When You Actually Need a Lawyer
No alternative replaces a lawyer in these situations:
Contested estates. If a beneficiary is challenging the will, claiming the executor is mismanaging assets, or disputing distribution percentages, you need legal representation. Surrogate court disputes are adversarial proceedings where self-representation is risky.
Blended family Dower Act disputes. When a surviving spouse's life estate in the matrimonial home conflicts with stepchildren's inheritance claims, the capitalized value of the life estate can consume most of the estate. In documented Alberta cases, a $190,000 life estate on a $270,000 home left stepchildren with almost nothing. This is litigation that requires counsel.
AIP status challenges. If the deceased's family disputes your Adult Interdependent Partner status — and your claim to the $150,000+ preferential share depends on proving it — you need a lawyer to establish the relationship in court.
Insolvent estates. When debts exceed assets, creditor priority rules are strict and the executor faces personal liability for incorrect distribution. An insolvency professional or estate lawyer must manage this.
Multi-jurisdictional estates. If the deceased had real property in multiple provinces, ancillary grants or resealings are required. The procedural requirements vary by province, and errors can delay asset liquidation by months.
The Practical Decision Framework
Ask yourself three questions:
- Is anyone disputing the will or the estate distribution? If yes → lawyer. If no → continue.
- Are there complex assets (businesses, farms, multi-province property)? If yes → lawyer + accountant. If no → continue.
- Is the main challenge navigating paperwork, benefit applications, and deadlines? If yes → guide + government portals. This is administrative work, not legal work.
Most families land in category 3. The estate is uncontested, the assets are straightforward, and the real challenge is coordination: knowing which benefits exist, which forms to file, what sequence to follow, and which deadlines matter.

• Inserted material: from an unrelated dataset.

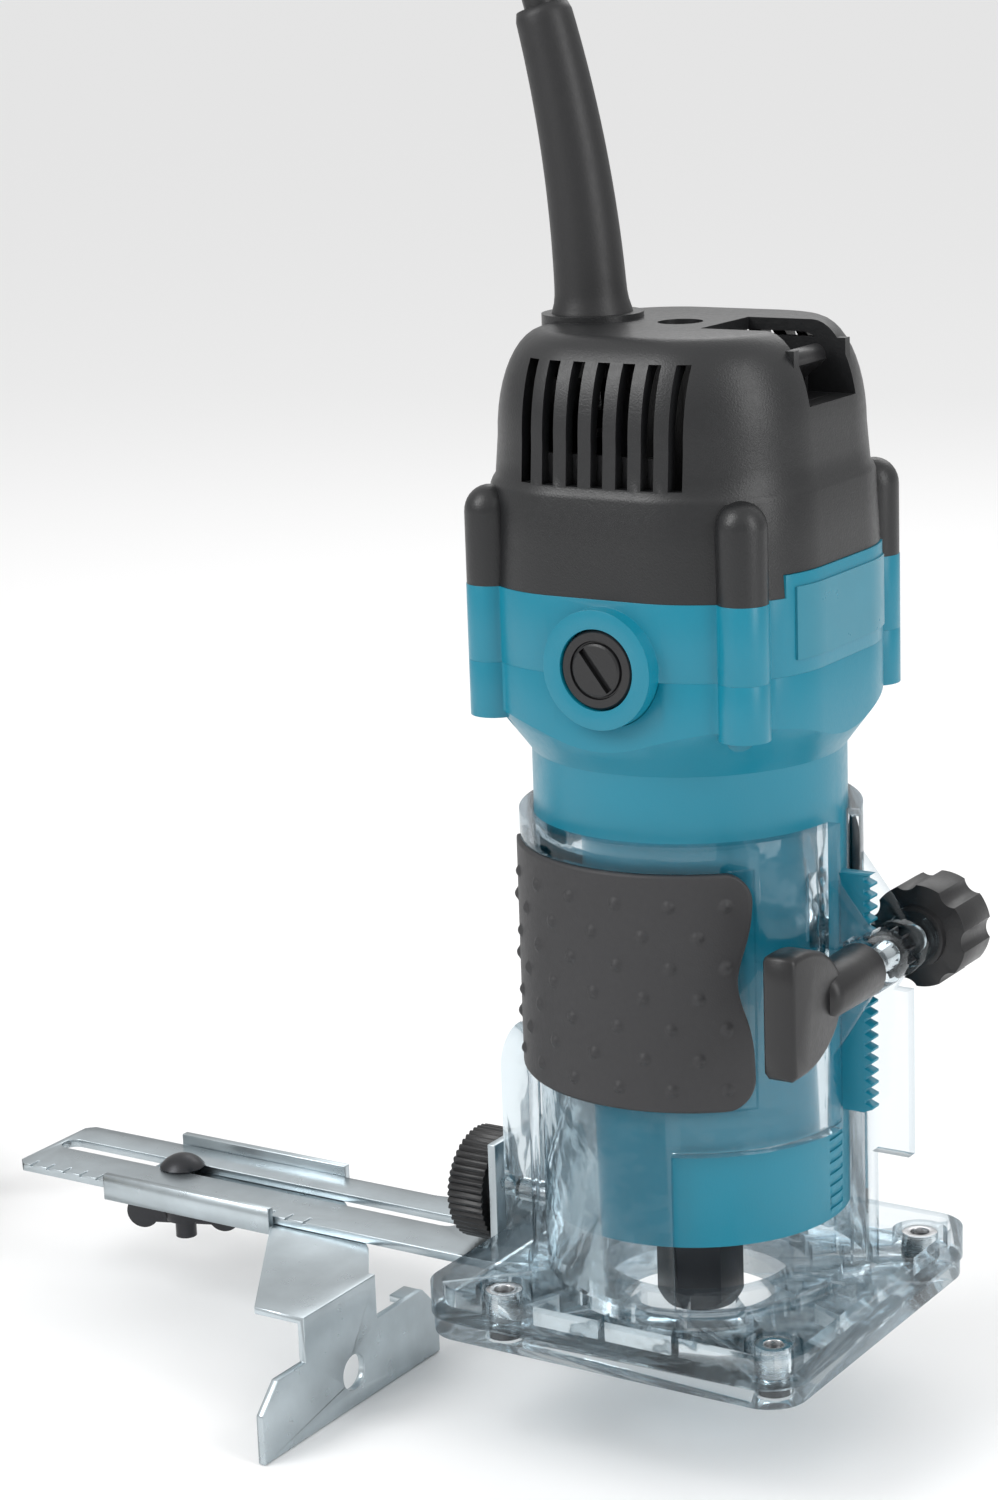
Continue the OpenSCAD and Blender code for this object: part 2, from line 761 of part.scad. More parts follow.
module pinion_shaft() {
    tooth_half = 0.17 * rack_pitch;
    root = pinion_r - 1.15 * gear_module;
    tip = pinion_r + 0.9 * gear_module;
    color([0.25, 0.25, 0.26]) {
        along_y(3, -30, 26, shaft[0], shaft[1]);
        translate([shaft[0], ear_gap[1] - 0.3, shaft[1]]) rotate([90, 0, 0])
            linear_extrude(ear_gap[1] - ear_gap[0] - 0.6) union() {
                circle(r = root);
                for (i = [0 : pinion_teeth - 1]) rotate(180 + 360 * i / pinion_teeth)
                    polygon([[root - 0.5, -1.25 * tooth_half], [pinion_r, -tooth_half], [tip, -0.45 * tooth_half],
                             [tip, 0.45 * tooth_half], [pinion_r, tooth_half], [root - 0.5, 1.25 * tooth_half]]);
            }
    }
}

module adjusting_knob() {
    lobes = 7;
    color(black) difference() {
        union() {
            along_y(10.9, 17.5, 30, shaft[0], shaft[1]);
            along_y(6.5, 15.8, 18, shaft[0], shaft[1]);
        }
        along_y(3, 15, 26, shaft[0], shaft[1]);
        for (i = [0 : lobes - 1]) translate([shaft[0], 0, shaft[1]]) rotate([0, 360 * i / lobes, 0])
            along_y(3.2, 17, 31, 13, 0);
    }
}

module clamp_wing() {
    y0 = -45;
    color(black) difference() {
        union() {
            along_y(5.7, -24, -7.8, shaft[0], shaft[1]);
            // D-shaped paddle, flat at its outer end
            intersection() {
                box([shaft[0] - 3.3, y0, shaft[1] - 12.5], [shaft[0] + 3.3, -21, shaft[1] + 12.5]);
                along_x(16.5, shaft[0] - 5, shaft[0] + 5, y0 + 7.5, shaft[1]);
            }
        }
        along_y(4.5, -19, -7, shaft[0], shaft[1]);
        along_y(3.1, -32, -7, shaft[0], shaft[1]);
    }
}

module clamp_insert() {
    color(brass) difference() {
        along_y(4.5, -19, -8.2, shaft[0], shaft[1]);
        along_y(3.06, -20, -7, shaft[0], shaft[1]);
    }
}

// ---------- guide ----------

module guide_bar() {
    color(steel) difference() {
        union() {
            translate([0, 0, bar_z[0]]) linear_extrude(bar_z[1] - bar_z[0]) polygon([
                [bar_end - bar_len, bar_y[0] + 2], [bar_end - bar_len + 2, bar_y[0]],
                [bar_end, bar_y[0]], [bar_end, bar_y[1] + 4], [bar_end - 10, bar_y[1] + 4],
                [bar_end - 34, bar_y[1]], [bar_end - bar_len + 2, bar_y[1]], [bar_end - bar_len, bar_y[1] - 2]]);
            // upright flange that the screw clamps to the base
            box([bar_end - 2, -11, bar_z[0]], [bar_end, 11, 31]);
        }
        translate([0, 0, bar_z[0] - 1]) linear_extrude(4) {
            translate([slot_x[0] + 2.9, slot_y]) circle(r = 2.9);
            translate([slot_x[1] - 2.9, slot_y]) circle(r = 2.9);
            translate([slot_x[0] + 2.9, slot_y - 2.9]) square([slot_x[1] - slot_x[0] - 5.8, 5.8]);
        }
        along_x(3.2, bar_end - 4, bar_end + 1, 0, guide_z);
        // graduation notches along the front edge
        for (x = [-176 : 5 : -96]) box([x, bar_y[0] - 1, bar_z[1] - 0.4], [x + 0.6, bar_y[0] + 3, bar_z[1] + 1]);
    }
}

module guide_screw_knob() {
    ridges = 48;
    color(black) difference() {
        along_x(knob_r, bar_end - 12, bar_end - 3.2, 0, guide_z);
        along_x(4, bar_end - 13, bar_end - 5, 0, guide_z);
        along_x(2.5, bar_end - 13, bar_end - 3, 0, guide_z);
        for (i = [0 : ridges - 1]) translate([0, 0, guide_z]) rotate([360 * i / ridges, 0, 0])
            translate([bar_end - 13, 0, knob_r - 0.6]) rotate([45, 0, 0]) cube([14, 1.2, 1.2]);
    }
}

module guide_screw_shank() {
    color(steel) {
        along_x(2.5, bar_end - 6, -sleeve_r - 0.3, 0, guide_z);
        along_x(3.95, bar_end - 9, bar_end - 5.1, 0, guide_z);
        difference() {
            along_x(8, bar_end - 3.1, bar_end - 2.1, 0, guide_z);
            along_x(2.5, bar_end - 4, bar_end, 0, guide_z);
        }
    }
}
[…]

Frequently Asked Questions
Is it legal to file for probate without a lawyer in Alberta?
Yes. Alberta explicitly allows self-represented applicants to file for probate through the Surrogate Digital Service (since April 2026) and through paper filing at the Surrogate Court. The SDS was designed specifically for non-lawyers.
What if I start without a lawyer and realize I need one?
This is common and perfectly fine. Benefit applications you've completed don't need to be redone. If a legal issue surfaces during estate administration — a contested will, a creditor dispute, a Dower Act complication — you can engage a lawyer at that point. The administrative work you've done stands.
How do I know if the estate is "simple enough" for self-administration?
If the deceased left a valid will (or no will but clear intestacy distribution), the beneficiaries agree on distribution, the assets are standard (home, bank accounts, pensions, vehicles), and the debts are manageable, the estate is suitable for self-administration. The Alberta Survivor Benefits Navigator includes specific escalation triggers that flag when professional help is needed.
Can a guide help me decide between the Surrogate Digital Service and paper filing?
Yes. The key factors are: Alberta residency (required for SDS), a verified Alberta.ca account (required for SDS), and whether the application is uncontested and doesn't require a bond. If all three are true, SDS processes in 10 days to 4 weeks. Paper filing takes 2-6 months.